# WHAT YOU WILL DO
Only the lines between the line with "cushion.add(makeTab());" and the line with "SHARP_HEIGHT_MM = 66.0", together with those two lines themselves, are to be copied exactly.

# RECORDS TO PROCESS
----

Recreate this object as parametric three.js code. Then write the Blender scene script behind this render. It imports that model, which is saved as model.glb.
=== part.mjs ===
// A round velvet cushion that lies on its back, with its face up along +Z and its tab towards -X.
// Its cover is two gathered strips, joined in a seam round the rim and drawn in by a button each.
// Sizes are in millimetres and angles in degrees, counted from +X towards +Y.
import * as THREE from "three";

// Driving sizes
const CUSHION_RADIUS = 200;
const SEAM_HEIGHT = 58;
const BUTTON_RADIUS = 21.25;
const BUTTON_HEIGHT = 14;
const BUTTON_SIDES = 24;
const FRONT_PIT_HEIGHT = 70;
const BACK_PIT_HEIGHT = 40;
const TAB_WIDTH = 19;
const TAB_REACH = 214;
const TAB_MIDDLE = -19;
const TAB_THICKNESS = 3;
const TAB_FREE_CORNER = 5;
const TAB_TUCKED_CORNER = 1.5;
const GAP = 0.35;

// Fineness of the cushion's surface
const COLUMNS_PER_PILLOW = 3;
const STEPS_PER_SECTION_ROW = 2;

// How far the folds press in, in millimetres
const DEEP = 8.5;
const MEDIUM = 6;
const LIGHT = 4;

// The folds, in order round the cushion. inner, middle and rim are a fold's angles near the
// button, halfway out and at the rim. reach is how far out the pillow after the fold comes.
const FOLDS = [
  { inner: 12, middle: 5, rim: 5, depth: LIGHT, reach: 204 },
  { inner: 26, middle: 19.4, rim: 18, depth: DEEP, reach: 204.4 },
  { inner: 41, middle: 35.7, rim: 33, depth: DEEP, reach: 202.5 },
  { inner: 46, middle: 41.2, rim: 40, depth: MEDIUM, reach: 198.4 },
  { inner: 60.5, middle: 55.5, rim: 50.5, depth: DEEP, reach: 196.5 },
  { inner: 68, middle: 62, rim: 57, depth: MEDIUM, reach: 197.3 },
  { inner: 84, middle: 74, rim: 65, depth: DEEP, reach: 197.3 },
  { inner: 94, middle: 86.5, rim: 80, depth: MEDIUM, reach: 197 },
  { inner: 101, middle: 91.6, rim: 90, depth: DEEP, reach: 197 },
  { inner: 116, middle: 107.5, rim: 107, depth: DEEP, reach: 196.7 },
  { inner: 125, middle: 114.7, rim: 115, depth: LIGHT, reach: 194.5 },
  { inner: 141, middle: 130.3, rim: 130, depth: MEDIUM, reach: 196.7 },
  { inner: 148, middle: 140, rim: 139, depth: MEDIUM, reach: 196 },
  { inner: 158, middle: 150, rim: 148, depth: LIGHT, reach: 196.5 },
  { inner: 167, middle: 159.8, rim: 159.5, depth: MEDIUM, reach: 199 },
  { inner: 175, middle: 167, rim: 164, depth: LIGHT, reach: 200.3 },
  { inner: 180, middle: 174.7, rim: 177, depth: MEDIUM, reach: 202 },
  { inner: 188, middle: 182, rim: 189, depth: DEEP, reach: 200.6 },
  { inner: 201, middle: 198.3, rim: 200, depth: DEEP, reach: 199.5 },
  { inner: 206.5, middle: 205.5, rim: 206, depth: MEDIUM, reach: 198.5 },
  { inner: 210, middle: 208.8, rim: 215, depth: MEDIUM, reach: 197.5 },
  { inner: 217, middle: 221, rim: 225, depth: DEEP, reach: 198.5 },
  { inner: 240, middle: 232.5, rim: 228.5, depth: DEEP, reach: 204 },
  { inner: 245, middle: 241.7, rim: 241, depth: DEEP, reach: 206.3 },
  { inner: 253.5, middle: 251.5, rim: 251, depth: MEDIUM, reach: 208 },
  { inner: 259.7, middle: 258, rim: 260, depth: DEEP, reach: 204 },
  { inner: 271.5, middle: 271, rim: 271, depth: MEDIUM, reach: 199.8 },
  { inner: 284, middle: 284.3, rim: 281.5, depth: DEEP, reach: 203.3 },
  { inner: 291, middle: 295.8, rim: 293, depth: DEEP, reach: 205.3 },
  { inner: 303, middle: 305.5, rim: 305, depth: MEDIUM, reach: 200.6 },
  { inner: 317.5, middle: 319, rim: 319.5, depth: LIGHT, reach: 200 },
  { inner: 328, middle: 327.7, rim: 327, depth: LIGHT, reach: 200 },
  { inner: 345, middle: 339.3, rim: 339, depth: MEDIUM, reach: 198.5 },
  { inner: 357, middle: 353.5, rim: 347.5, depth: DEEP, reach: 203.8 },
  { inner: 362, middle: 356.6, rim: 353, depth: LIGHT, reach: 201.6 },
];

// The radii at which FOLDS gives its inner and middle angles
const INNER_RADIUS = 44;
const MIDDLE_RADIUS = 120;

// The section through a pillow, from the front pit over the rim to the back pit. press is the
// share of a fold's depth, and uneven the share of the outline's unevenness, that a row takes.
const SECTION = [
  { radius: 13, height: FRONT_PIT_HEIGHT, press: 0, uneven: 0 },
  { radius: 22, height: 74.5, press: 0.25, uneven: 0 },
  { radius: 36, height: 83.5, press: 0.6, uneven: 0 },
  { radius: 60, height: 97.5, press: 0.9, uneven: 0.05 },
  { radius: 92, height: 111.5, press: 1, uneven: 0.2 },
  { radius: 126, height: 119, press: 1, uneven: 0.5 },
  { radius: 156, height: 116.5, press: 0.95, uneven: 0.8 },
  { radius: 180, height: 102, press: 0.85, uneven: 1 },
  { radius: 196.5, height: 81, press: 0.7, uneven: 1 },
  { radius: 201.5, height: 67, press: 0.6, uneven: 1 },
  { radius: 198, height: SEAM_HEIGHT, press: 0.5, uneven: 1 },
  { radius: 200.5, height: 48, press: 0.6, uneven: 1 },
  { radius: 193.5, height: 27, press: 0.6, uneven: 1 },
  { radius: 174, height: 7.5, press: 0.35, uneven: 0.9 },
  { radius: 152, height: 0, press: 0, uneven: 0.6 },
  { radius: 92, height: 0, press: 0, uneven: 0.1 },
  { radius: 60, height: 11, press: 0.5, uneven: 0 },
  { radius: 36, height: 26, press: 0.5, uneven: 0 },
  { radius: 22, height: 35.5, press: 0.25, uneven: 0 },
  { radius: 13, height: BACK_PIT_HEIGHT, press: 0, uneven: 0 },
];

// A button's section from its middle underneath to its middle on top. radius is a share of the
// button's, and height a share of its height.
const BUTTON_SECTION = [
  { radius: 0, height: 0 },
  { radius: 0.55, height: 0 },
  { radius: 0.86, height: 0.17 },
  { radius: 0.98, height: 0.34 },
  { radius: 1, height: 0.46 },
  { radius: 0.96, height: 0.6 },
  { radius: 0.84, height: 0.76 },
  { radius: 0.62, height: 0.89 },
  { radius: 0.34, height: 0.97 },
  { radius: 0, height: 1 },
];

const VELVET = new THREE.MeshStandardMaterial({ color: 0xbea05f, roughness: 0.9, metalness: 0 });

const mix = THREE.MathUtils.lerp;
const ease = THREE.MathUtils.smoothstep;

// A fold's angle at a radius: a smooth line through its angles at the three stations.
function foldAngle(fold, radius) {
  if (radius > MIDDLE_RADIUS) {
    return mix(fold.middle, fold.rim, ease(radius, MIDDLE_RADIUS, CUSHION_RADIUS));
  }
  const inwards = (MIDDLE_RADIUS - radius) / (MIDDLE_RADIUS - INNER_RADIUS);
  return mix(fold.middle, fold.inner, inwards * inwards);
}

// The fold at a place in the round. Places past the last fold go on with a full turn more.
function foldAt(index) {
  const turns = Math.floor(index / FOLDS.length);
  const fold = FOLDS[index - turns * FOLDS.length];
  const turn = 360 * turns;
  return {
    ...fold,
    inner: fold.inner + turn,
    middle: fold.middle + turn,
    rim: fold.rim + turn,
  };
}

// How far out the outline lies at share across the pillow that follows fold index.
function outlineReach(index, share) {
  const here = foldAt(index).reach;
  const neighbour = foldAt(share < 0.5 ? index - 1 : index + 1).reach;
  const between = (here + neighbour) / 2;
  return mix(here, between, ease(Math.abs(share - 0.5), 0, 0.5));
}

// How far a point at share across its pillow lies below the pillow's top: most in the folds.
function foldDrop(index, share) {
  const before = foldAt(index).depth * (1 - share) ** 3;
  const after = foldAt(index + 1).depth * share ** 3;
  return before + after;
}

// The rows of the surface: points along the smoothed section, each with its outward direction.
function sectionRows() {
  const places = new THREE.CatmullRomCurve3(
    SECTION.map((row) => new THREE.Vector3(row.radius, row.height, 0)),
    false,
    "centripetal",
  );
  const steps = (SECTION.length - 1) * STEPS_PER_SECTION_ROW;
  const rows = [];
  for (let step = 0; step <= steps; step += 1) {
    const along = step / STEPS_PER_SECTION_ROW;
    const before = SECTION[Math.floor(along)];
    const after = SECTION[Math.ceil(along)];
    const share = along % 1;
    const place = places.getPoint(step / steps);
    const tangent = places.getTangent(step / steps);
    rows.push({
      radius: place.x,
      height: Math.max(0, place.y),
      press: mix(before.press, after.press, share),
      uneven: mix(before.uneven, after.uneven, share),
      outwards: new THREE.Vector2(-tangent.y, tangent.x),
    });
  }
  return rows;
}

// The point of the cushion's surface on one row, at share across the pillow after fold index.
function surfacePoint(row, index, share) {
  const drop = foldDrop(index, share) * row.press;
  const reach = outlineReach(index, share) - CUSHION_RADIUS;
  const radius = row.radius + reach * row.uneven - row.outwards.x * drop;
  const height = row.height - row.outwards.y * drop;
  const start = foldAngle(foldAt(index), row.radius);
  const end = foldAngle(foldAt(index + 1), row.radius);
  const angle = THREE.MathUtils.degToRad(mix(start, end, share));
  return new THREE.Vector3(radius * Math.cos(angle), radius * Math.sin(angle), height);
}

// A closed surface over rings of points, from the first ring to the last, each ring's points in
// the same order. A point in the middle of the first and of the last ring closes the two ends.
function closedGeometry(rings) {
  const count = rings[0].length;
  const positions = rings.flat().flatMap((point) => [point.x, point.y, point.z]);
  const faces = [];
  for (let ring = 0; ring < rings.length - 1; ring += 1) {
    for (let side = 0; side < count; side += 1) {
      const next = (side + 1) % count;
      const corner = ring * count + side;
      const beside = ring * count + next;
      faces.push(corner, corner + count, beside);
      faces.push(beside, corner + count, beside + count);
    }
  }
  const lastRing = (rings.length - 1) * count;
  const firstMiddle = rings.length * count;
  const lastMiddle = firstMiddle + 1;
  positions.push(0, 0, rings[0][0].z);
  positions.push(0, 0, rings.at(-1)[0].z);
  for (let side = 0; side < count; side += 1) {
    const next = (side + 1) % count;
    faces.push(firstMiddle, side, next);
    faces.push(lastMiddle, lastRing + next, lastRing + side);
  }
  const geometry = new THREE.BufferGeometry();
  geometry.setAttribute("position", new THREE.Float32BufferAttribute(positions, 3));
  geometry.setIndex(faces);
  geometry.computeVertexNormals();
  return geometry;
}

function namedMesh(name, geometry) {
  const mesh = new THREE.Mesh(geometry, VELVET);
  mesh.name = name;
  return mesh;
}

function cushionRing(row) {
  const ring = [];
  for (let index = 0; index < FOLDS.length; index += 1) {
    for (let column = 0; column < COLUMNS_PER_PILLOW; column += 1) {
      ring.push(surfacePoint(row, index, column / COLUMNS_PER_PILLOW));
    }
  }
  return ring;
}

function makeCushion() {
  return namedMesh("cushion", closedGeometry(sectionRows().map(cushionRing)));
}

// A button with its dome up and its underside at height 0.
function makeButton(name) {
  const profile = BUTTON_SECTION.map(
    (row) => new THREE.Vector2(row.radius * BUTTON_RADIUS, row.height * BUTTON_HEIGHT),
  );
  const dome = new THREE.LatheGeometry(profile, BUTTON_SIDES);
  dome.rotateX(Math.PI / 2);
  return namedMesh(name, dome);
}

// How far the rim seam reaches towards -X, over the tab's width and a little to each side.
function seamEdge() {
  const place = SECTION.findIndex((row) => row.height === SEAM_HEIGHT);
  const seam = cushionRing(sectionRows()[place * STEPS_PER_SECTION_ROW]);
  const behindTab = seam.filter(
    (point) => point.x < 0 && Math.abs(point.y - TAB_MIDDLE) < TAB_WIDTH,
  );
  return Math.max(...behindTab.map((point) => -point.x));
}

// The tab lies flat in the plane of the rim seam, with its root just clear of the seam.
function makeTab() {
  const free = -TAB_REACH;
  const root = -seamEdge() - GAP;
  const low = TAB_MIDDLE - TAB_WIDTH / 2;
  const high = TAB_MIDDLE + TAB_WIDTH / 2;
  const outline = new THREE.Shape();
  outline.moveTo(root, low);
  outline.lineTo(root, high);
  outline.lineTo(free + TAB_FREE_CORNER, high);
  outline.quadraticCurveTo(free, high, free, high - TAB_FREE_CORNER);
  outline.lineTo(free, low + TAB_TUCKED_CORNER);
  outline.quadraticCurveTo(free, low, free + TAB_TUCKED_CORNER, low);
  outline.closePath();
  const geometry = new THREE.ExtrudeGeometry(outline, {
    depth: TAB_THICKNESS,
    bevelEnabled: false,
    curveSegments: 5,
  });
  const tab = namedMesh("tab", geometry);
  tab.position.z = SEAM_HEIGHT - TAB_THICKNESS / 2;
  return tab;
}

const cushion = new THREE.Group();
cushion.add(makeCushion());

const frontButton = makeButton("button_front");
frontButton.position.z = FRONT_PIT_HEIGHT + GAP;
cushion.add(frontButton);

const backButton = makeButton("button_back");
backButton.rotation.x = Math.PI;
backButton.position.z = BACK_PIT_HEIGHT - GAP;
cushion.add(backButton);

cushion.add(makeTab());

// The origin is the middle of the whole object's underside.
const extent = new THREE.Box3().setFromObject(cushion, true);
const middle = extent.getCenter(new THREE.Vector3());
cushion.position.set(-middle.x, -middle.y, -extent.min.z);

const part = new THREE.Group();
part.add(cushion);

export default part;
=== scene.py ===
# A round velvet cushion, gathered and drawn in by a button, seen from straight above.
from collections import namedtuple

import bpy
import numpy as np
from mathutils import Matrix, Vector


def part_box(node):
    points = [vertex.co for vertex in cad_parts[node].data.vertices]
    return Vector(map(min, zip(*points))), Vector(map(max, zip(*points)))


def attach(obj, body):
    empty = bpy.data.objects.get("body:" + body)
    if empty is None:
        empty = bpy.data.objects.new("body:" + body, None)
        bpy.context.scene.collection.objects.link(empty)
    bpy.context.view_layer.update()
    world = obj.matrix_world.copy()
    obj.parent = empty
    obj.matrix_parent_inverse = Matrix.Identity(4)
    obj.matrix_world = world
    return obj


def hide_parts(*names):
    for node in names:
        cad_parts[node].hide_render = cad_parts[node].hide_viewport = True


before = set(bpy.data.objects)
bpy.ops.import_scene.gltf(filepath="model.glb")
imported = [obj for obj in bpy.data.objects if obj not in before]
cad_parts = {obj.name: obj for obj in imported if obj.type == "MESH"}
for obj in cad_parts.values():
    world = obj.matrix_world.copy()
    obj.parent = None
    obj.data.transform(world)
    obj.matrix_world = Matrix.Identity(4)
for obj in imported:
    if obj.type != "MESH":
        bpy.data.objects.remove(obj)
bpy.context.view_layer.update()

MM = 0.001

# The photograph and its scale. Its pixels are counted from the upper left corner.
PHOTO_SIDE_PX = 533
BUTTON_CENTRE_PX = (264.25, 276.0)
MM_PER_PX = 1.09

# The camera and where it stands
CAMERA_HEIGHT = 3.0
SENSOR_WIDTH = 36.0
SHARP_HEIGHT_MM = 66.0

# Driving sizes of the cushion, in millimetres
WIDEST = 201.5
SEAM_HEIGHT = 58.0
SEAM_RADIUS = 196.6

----

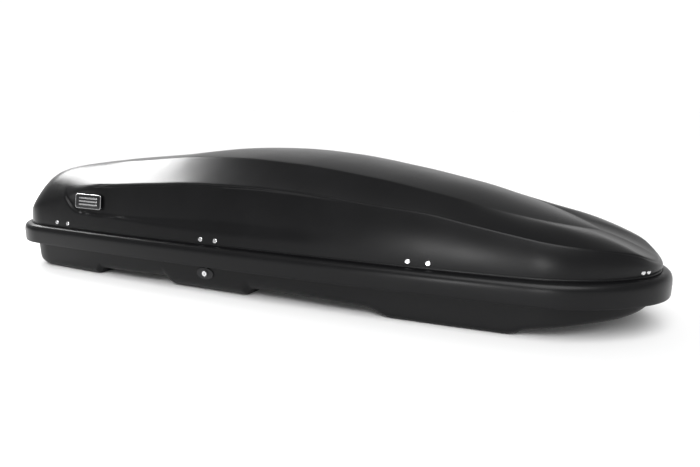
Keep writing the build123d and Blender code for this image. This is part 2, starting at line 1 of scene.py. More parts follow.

----

# EXERCISE RESULT
cushion.add(makeTab());

// The origin is the middle of the whole object's underside.
const extent = new THREE.Box3().setFromObject(cushion, true);
const middle = extent.getCenter(new THREE.Vector3());
cushion.position.set(-middle.x, -middle.y, -extent.min.z);

const part = new THREE.Group();
part.add(cushion);

export default part;
=== scene.py ===
# A round velvet cushion, gathered and drawn in by a button, seen from straight above.
from collections import namedtuple

import bpy
import numpy as np
from mathutils import Matrix, Vector


def part_box(node):
    points = [vertex.co for vertex in cad_parts[node].data.vertices]
    return Vector(map(min, zip(*points))), Vector(map(max, zip(*points)))


def attach(obj, body):
    empty = bpy.data.objects.get("body:" + body)
    if empty is None:
        empty = bpy.data.objects.new("body:" + body, None)
        bpy.context.scene.collection.objects.link(empty)
    bpy.context.view_layer.update()
    world = obj.matrix_world.copy()
    obj.parent = empty
    obj.matrix_parent_inverse = Matrix.Identity(4)
    obj.matrix_world = world
    return obj


def hide_parts(*names):
    for node in names:
        cad_parts[node].hide_render = cad_parts[node].hide_viewport = True


before = set(bpy.data.objects)
bpy.ops.import_scene.gltf(filepath="model.glb")
imported = [obj for obj in bpy.data.objects if obj not in before]
cad_parts = {obj.name: obj for obj in imported if obj.type == "MESH"}
for obj in cad_parts.values():
    world = obj.matrix_world.copy()
    obj.parent = None
    obj.data.transform(world)
    obj.matrix_world = Matrix.Identity(4)
for obj in imported:
    if obj.type != "MESH":
        bpy.data.objects.remove(obj)
bpy.context.view_layer.update()

MM = 0.001

# The photograph and its scale. Its pixels are counted from the upper left corner.
PHOTO_SIDE_PX = 533
BUTTON_CENTRE_PX = (264.25, 276.0)
MM_PER_PX = 1.09

# The camera and where it stands
CAMERA_HEIGHT = 3.0
SENSOR_WIDTH = 36.0
SHARP_HEIGHT_MM = 66.0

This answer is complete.